Georgia in combination with a Cyprus structure
Georgia's greatest strength often unfolds only in combination with Cyprus. A typical structure has an operating Georgian company generate value while a Cyprus holding holds the shares. Thanks to the double-taxation treaty, dividends flow from Georgia to Cyprus without withholding tax, where they are further optimised via the participation exemption and the shareholder's Non-Dom status. The low operating taxation of Georgia thus combines with EU legal certainty and efficient profit collection via Cyprus. This multi-tier arrangement requires real substance at both locations and a clear functional delineation so that it is recognised for tax purposes and withstands scrutiny.
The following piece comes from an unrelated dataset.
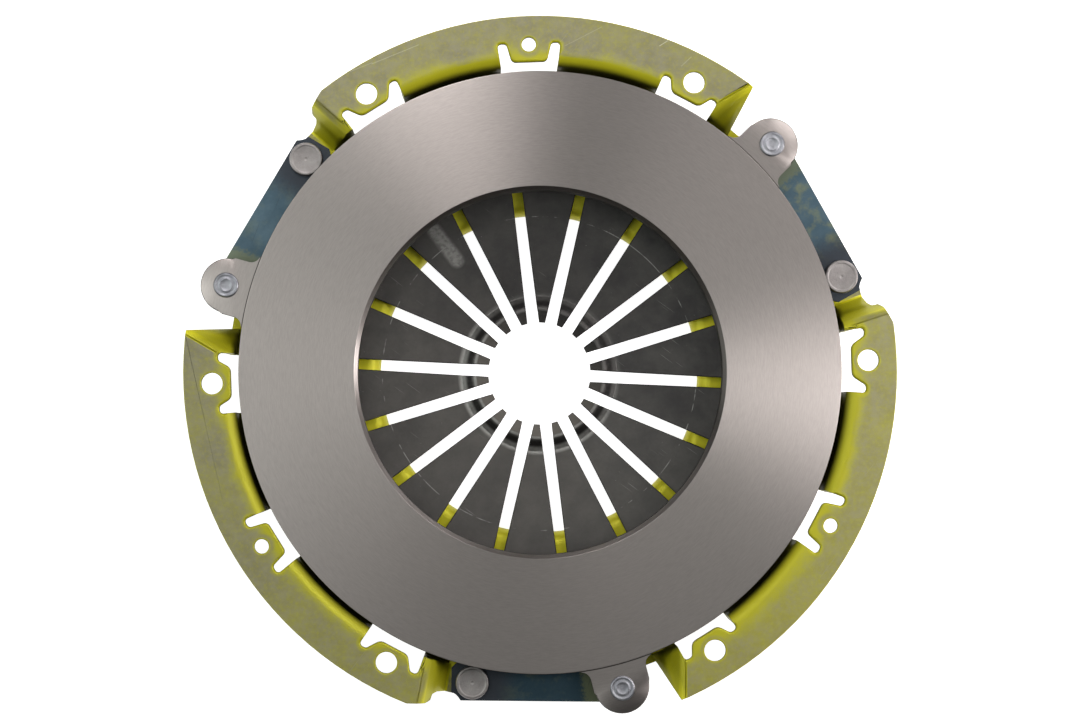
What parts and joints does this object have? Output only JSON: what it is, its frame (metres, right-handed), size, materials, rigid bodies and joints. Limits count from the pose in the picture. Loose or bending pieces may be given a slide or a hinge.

Georgia as a building block of a long-term strategy
Anyone integrating Georgia into a long-term strategy should keep an eye on the development of the country and its treaties. Georgia is seeking closer ties to European markets and continuously develops its tax and economic law. For entrepreneurs this means both opportunities and the need to review the structure regularly. Combined with a stable EU anchor such as Cyprus, the risk of future changes can be cushioned while the current advantages of the 1% regime and the Estonian corporate-tax model are used. Georgia thus becomes a flexible, cost-efficient building block that unfolds its full effect within a well-considered overall structure.
Conclusion
Georgia offers a remarkably favourable environment with the 1% regime for small businesses, the Estonian corporate-tax model and territorial taxation. Combined with the double-taxation treaty with Cyprus, which provides for 0% withholding tax on dividends, it becomes a powerful building block of international structures. As a non-EU location, Georgia frequently complements a Cyprus structure rather than replacing it.
This article serves general information only and does not constitute individual tax, legal or investment advice. All tax information refers to the 2026 legal footing in Cyprus and may change. Florian Wilk is a Director and not a tax adviser; technical tax and structural work is carried out by the CMC team and cooperating law firms.